* BEGIN *
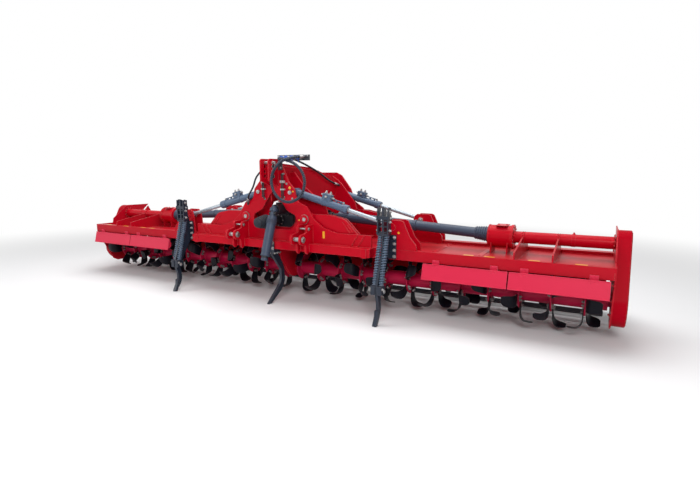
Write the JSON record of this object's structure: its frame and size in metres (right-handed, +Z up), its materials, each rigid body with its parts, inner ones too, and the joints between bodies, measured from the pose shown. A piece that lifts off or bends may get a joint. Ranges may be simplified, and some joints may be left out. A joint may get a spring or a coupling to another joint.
{
  "type": "folding rotavator",
  "caption": "Mounted rotary cultivator with two wings that fold up on hydraulic cylinders, a bladed rotor under each hood and a cage roller behind it",
  "frame": {"origin": "centre of the footprint on the floor", "axes": "+Z up, -Y toward the tractor, +X to the right seen from the front, along the rotors"},
  "size_m": [6.26, 1.5638, 1.492],
  "materials": {
    "red_paint": "gloss",
    "dark_red_paint": "satin",
    "light_red_paint": "gloss",
    "anthracite_paint": "satin",
    "chrome_rod": "polished",
    "guard_plastic": "matte",
    "rubber_boot": "matte",
    "black_cast": "satin",
    "blade_steel": "worn",
    "roller_steel": "satin",
    "bright_steel": "zinc plated",
    "hose_rubber": "matte"
  },
  "bodies": {
    "frame": {"centre_beam": "red_paint", "front_plate": "red_paint", "second_plate": "red_paint", "braces": "red_paint", "rear_plates": "red_paint", "hinge_pins": "bright_steel", "base_pins": "bright_steel", "top_link_ears": "red_paint", "lower_link_clevises": "red_paint", "link_pins": "bright_steel", "gearbox": "black_cast", "pto_guard": "rubber_boot", "centre_tine": "anthracite_paint", "centre_clamp": "anthracite_paint", "valve_blocks": "bright_steel", "hose_loop": "hose_rubber", "hose_left": "hose_rubber", "hose_right": "hose_rubber"},
    "right_wing": {"right_deck": "red_paint", "right_hinge_arms": "red_paint", "right_cylinder_lugs": "red_paint", "right_side_case": "red_paint", "right_drive_tube": "red_paint", "right_drive_shaft": "guard_plastic", "right_deflectors": "light_red_paint", "right_tine_mast": "anthracite_paint", "right_tine_springs": "anthracite_paint", "right_tine_shank": "anthracite_paint", "right_roller_arms": "red_paint"},
    "right_rotor_body": {"right_rotor": "dark_red_paint", "right_blades": "blade_steel"},
    "right_roller": {"right_roller_core": "roller_steel", "right_roller_bars": "roller_steel"},
    "right_gate": {"right_tailgate": "red_paint"},
    "right_front_tube": {"right_front_barrel": "anthracite_paint"},
    "right_front_rod": {"right_front_ram": "chrome_rod"},
    "right_rear_tube": {"right_rear_barrel": "anthracite_paint"},
    "right_rear_rod": {"right_rear_ram": "chrome_rod"},
    "left_wing": {"left_deck": "red_paint", "left_hinge_arms": "red_paint", "left_cylinder_lugs": "red_paint", "left_side_case": "red_paint", "left_drive_tube": "red_paint", "left_drive_shaft": "guard_plastic", "left_deflectors": "light_red_paint", "left_tine_mast": "anthracite_paint", "left_tine_springs": "anthracite_paint", "left_tine_shank": "anthracite_paint", "left_roller_arms": "red_paint"},
    "left_rotor_body": {"left_rotor": "dark_red_paint", "left_blades": "blade_steel"},
    "left_roller": {"left_roller_core": "roller_steel", "left_roller_bars": "roller_steel"},
    "left_gate": {"left_tailgate": "red_paint"},
    "left_front_tube": {"left_front_barrel": "anthracite_paint"},
    "left_front_rod": {"left_front_ram": "chrome_rod"},
    "left_rear_tube": {"left_rear_barrel": "anthracite_paint"},
    "left_rear_rod": {"left_rear_ram": "chrome_rod"},
    "input_drive": {"input_shaft": "guard_plastic"}
  },
  "joints": [
    {"name": "right_fold", "type": "hinge", "parent": "frame", "child": "right_wing", "pos_m": [0.37, -0.11367, 0.873], "axis": [0, -1, 0], "range_deg": [0, 90]},
    {"name": "right_rotor_spin", "type": "hinge", "parent": "right_wing", "child": "right_rotor_body", "pos_m": [1.5, -0.11367, 0.31], "axis": [1, 0, 0], "continuous": true},
    {"name": "right_roller_spin", "type": "hinge", "parent": "right_wing", "child": "right_roller", "pos_m": [1.5, 0.56633, 0.225], "axis": [1, 0, 0], "continuous": true},
    {"name": "right_gate_swing", "type": "hinge", "parent": "right_wing", "child": "right_gate", "pos_m": [1.5, 0.27133, 0.5], "axis": [1, 0, 0], "range_deg": [0, 12]},
    {"name": "right_front_barrel_tilt", "type": "hinge", "parent": "frame", "child": "right_front_tube", "pos_m": [0.2, -0.39367, 1.13], "axis": [0, -1, 0], "range_deg": [0, 87.92]},
    {"name": "right_front_ram_slide", "type": "slide", "parent": "right_front_tube", "child": "right_front_rod", "axis": [0.9669, 0, -0.2552], "range_m": [-0.43471, 0]},
    {"name": "right_rear_barrel_tilt", "type": "hinge", "parent": "frame", "child": "right_rear_tube", "pos_m": [0.2, 0.33633, 1.13], "axis": [0, -1, 0], "range_deg": [0, 87.92]},
    {"name": "right_rear_ram_slide", "type": "slide", "parent": "right_rear_tube", "child": "right_rear_rod", "axis": [0.9669, 0, -0.2552], "range_m": [-0.43471, 0]},
    {"name": "left_fold", "type": "hinge", "parent": "frame", "child": "left_wing", "pos_m": [-0.37, -0.11367, 0.873], "axis": [0, 1, 0], "range_deg": [0, 90]},
    {"name": "left_rotor_spin", "type": "hinge", "parent": "left_wing", "child": "left_rotor_body", "pos_m": [-1.5, -0.11367, 0.31], "axis": [1, 0, 0], "continuous": true},
    {"name": "left_roller_spin", "type": "hinge", "parent": "left_wing", "child": "left_roller", "pos_m": [-1.5, 0.56633, 0.225], "axis": [1, 0, 0], "continuous": true},
    {"name": "left_gate_swing", "type": "hinge", "parent": "left_wing", "child": "left_gate", "pos_m": [-1.5, 0.27133, 0.5], "axis": [1, 0, 0], "range_deg": [0, 12]},
    {"name": "left_front_barrel_tilt", "type": "hinge", "parent": "frame", "child": "left_front_tube", "pos_m": [-0.2, -0.39367, 1.13], "axis": [0, 1, 0], "range_deg": [0, 87.92]},
    {"name": "left_front_ram_slide", "type": "slide", "parent": "left_front_tube", "child": "left_front_rod", "axis": [-0.9669, 0, -0.2552], "range_m": [-0.43471, 0]},
    {"name": "left_rear_barrel_tilt", "type": "hinge", "parent": "frame", "child": "left_rear_tube", "pos_m": [-0.2, 0.33633, 1.13], "axis": [0, 1, 0], "range_deg": [0, 87.92]},
    {"name": "left_rear_ram_slide", "type": "slide", "parent": "left_rear_tube", "child": "left_rear_rod", "axis": [-0.9669, 0, -0.2552], "range_m": [-0.43471, 0]},
    {"name": "input_shaft_lift", "type": "hinge", "parent": "frame", "child": "input_drive", "pos_m": [0.062, -0.58367, 0.96], "axis": [-1, 0, 0], "range_deg": [0, 65]}
  ],
  "couplings": [
    {"joint": "right_front_barrel_tilt", "follows": "right_fold", "ratio": 0.97683},
    {"joint": "right_front_ram_slide", "follows": "right_fold", "m_per_rad": -0.27668},
    {"joint": "right_rear_barrel_tilt", "follows": "right_fold", "ratio": 0.97683},
    {"joint": "right_rear_ram_slide", "follows": "right_fold", "m_per_rad": -0.27668},
    {"joint": "left_front_barrel_tilt", "follows": "left_fold", "ratio": 0.97683},
    {"joint": "left_front_ram_slide", "follows": "left_fold", "m_per_rad": -0.27668},
    {"joint": "left_rear_barrel_tilt", "follows": "left_fold", "ratio": 0.97683},
    {"joint": "left_rear_ram_slide", "follows": "left_fold", "m_per_rad": -0.27668}
  ]
}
* END *
EXERCISE REQUIREMENTS
Write out the material from the first line to the last, exactly.

OUTPUT OF THE TASK
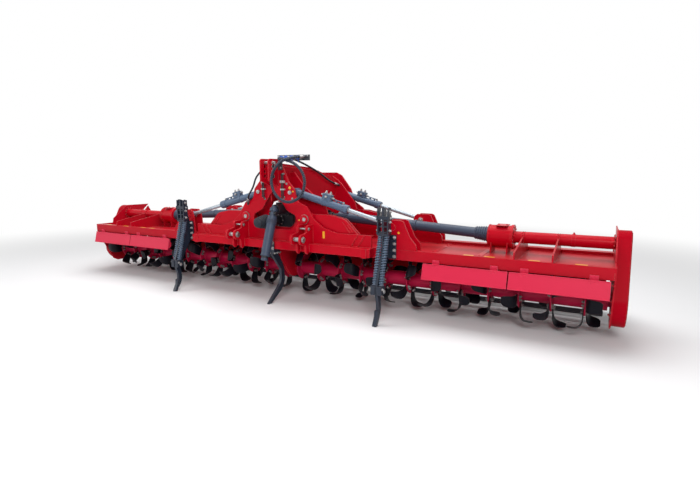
Write the JSON record of this object's structure: its frame and size in metres (right-handed, +Z up), its materials, each rigid body with its parts, inner ones too, and the joints between bodies, measured from the pose shown. A piece that lifts off or bends may get a joint. Ranges may be simplified, and some joints may be left out. A joint may get a spring or a coupling to another joint.
{
  "type": "folding rotavator",
  "caption": "Mounted rotary cultivator with two wings that fold up on hydraulic cylinders, a bladed rotor under each hood and a cage roller behind it",
  "frame": {"origin": "centre of the footprint on the floor", "axes": "+Z up, -Y toward the tractor, +X to the right seen from the front, along the rotors"},
  "size_m": [6.26, 1.5638, 1.492],
  "materials": {
    "red_paint": "gloss",
    "dark_red_paint": "satin",
    "light_red_paint": "gloss",
    "anthracite_paint": "satin",
    "chrome_rod": "polished",
    "guard_plastic": "matte",
    "rubber_boot": "matte",
    "black_cast": "satin",
    "blade_steel": "worn",
    "roller_steel": "satin",
    "bright_steel": "zinc plated",
    "hose_rubber": "matte"
  },
  "bodies": {
    "frame": {"centre_beam": "red_paint", "front_plate": "red_paint", "second_plate": "red_paint", "braces": "red_paint", "rear_plates": "red_paint", "hinge_pins": "bright_steel", "base_pins": "bright_steel", "top_link_ears": "red_paint", "lower_link_clevises": "red_paint", "link_pins": "bright_steel", "gearbox": "black_cast", "pto_guard": "rubber_boot", "centre_tine": "anthracite_paint", "centre_clamp": "anthracite_paint", "valve_blocks": "bright_steel", "hose_loop": "hose_rubber", "hose_left": "hose_rubber", "hose_right": "hose_rubber"},
    "right_wing": {"right_deck": "red_paint", "right_hinge_arms": "red_paint", "right_cylinder_lugs": "red_paint", "right_side_case": "red_paint", "right_drive_tube": "red_paint", "right_drive_shaft": "guard_plastic", "right_deflectors": "light_red_paint", "right_tine_mast": "anthracite_paint", "right_tine_springs": "anthracite_paint", "right_tine_shank": "anthracite_paint", "right_roller_arms": "red_paint"},
    "right_rotor_body": {"right_rotor": "dark_red_paint", "right_blades": "blade_steel"},
    "right_roller": {"right_roller_core": "roller_steel", "right_roller_bars": "roller_steel"},
    "right_gate": {"right_tailgate": "red_paint"},
    "right_front_tube": {"right_front_barrel": "anthracite_paint"},
    "right_front_rod": {"right_front_ram": "chrome_rod"},
    "right_rear_tube": {"right_rear_barrel": "anthracite_paint"},
    "right_rear_rod": {"right_rear_ram": "chrome_rod"},
    "left_wing": {"left_deck": "red_paint", "left_hinge_arms": "red_paint", "left_cylinder_lugs": "red_paint", "left_side_case": "red_paint", "left_drive_tube": "red_paint", "left_drive_shaft": "guard_plastic", "left_deflectors": "light_red_paint", "left_tine_mast": "anthracite_paint", "left_tine_springs": "anthracite_paint", "left_tine_shank": "anthracite_paint", "left_roller_arms": "red_paint"},
    "left_rotor_body": {"left_rotor": "dark_red_paint", "left_blades": "blade_steel"},
    "left_roller": {"left_roller_core": "roller_steel", "left_roller_bars": "roller_steel"},
    "left_gate": {"left_tailgate": "red_paint"},
    "left_front_tube": {"left_front_barrel": "anthracite_paint"},
    "left_front_rod": {"left_front_ram": "chrome_rod"},
    "left_rear_tube": {"left_rear_barrel": "anthracite_paint"},
    "left_rear_rod": {"left_rear_ram": "chrome_rod"},
    "input_drive": {"input_shaft": "guard_plastic"}
  },
  "joints": [
    {"name": "right_fold", "type": "hinge", "parent": "frame", "child": "right_wing", "pos_m": [0.37, -0.11367, 0.873], "axis": [0, -1, 0], "range_deg": [0, 90]},
    {"name": "right_rotor_spin", "type": "hinge", "parent": "right_wing", "child": "right_rotor_body", "pos_m": [1.5, -0.11367, 0.31], "axis": [1, 0, 0], "continuous": true},
    {"name": "right_roller_spin", "type": "hinge", "parent": "right_wing", "child": "right_roller", "pos_m": [1.5, 0.56633, 0.225], "axis": [1, 0, 0], "continuous": true},
    {"name": "right_gate_swing", "type": "hinge", "parent": "right_wing", "child": "right_gate", "pos_m": [1.5, 0.27133, 0.5], "axis": [1, 0, 0], "range_deg": [0, 12]},
    {"name": "right_front_barrel_tilt", "type": "hinge", "parent": "frame", "child": "right_front_tube", "pos_m": [0.2, -0.39367, 1.13], "axis": [0, -1, 0], "range_deg": [0, 87.92]},
    {"name": "right_front_ram_slide", "type": "slide", "parent": "right_front_tube", "child": "right_front_rod", "axis": [0.9669, 0, -0.2552], "range_m": [-0.43471, 0]},
    {"name": "right_rear_barrel_tilt", "type": "hinge", "parent": "frame", "child": "right_rear_tube", "pos_m": [0.2, 0.33633, 1.13], "axis": [0, -1, 0], "range_deg": [0, 87.92]},
    {"name": "right_rear_ram_slide", "type": "slide", "parent": "right_rear_tube", "child": "right_rear_rod", "axis": [0.9669, 0, -0.2552], "range_m": [-0.43471, 0]},
    {"name": "left_fold", "type": "hinge", "parent": "frame", "child": "left_wing", "pos_m": [-0.37, -0.11367, 0.873], "axis": [0, 1, 0], "range_deg": [0, 90]},
    {"name": "left_rotor_spin", "type": "hinge", "parent": "left_wing", "child": "left_rotor_body", "pos_m": [-1.5, -0.11367, 0.31], "axis": [1, 0, 0], "continuous": true},
    {"name": "left_roller_spin", "type": "hinge", "parent": "left_wing", "child": "left_roller", "pos_m": [-1.5, 0.56633, 0.225], "axis": [1, 0, 0], "continuous": true},
    {"name": "left_gate_swing", "type": "hinge", "parent": "left_wing", "child": "left_gate", "pos_m": [-1.5, 0.27133, 0.5], "axis": [1, 0, 0], "range_deg": [0, 12]},
    {"name": "left_front_barrel_tilt", "type": "hinge", "parent": "frame", "child": "left_front_tube", "pos_m": [-0.2, -0.39367, 1.13], "axis": [0, 1, 0], "range_deg": [0, 87.92]},
    {"name": "left_front_ram_slide", "type": "slide", "parent": "left_front_tube", "child": "left_front_rod", "axis": [-0.9669, 0, -0.2552], "range_m": [-0.43471, 0]},
    {"name": "left_rear_barrel_tilt", "type": "hinge", "parent": "frame", "child": "left_rear_tube", "pos_m": [-0.2, 0.33633, 1.13], "axis": [0, 1, 0], "range_deg": [0, 87.92]},
    {"name": "left_rear_ram_slide", "type": "slide", "parent": "left_rear_tube", "child": "left_rear_rod", "axis": [-0.9669, 0, -0.2552], "range_m": [-0.43471, 0]},
    {"name": "input_shaft_lift", "type": "hinge", "parent": "frame", "child": "input_drive", "pos_m": [0.062, -0.58367, 0.96], "axis": [-1, 0, 0], "range_deg": [0, 65]}
  ],
  "couplings": [
    {"joint": "right_front_barrel_tilt", "follows": "right_fold", "ratio": 0.97683},
    {"joint": "right_front_ram_slide", "follows": "right_fold", "m_per_rad": -0.27668},
    {"joint": "right_rear_barrel_tilt", "follows": "right_fold", "ratio": 0.97683},
    {"joint": "right_rear_ram_slide", "follows": "right_fold", "m_per_rad": -0.27668},
    {"joint": "left_front_barrel_tilt", "follows": "left_fold", "ratio": 0.97683},
    {"joint": "left_front_ram_slide", "follows": "left_fold", "m_per_rad": -0.27668},
    {"joint": "left_rear_barrel_tilt", "follows": "left_fold", "ratio": 0.97683},
    {"joint": "left_rear_ram_slide", "follows": "left_fold", "m_per_rad": -0.27668}
  ]
}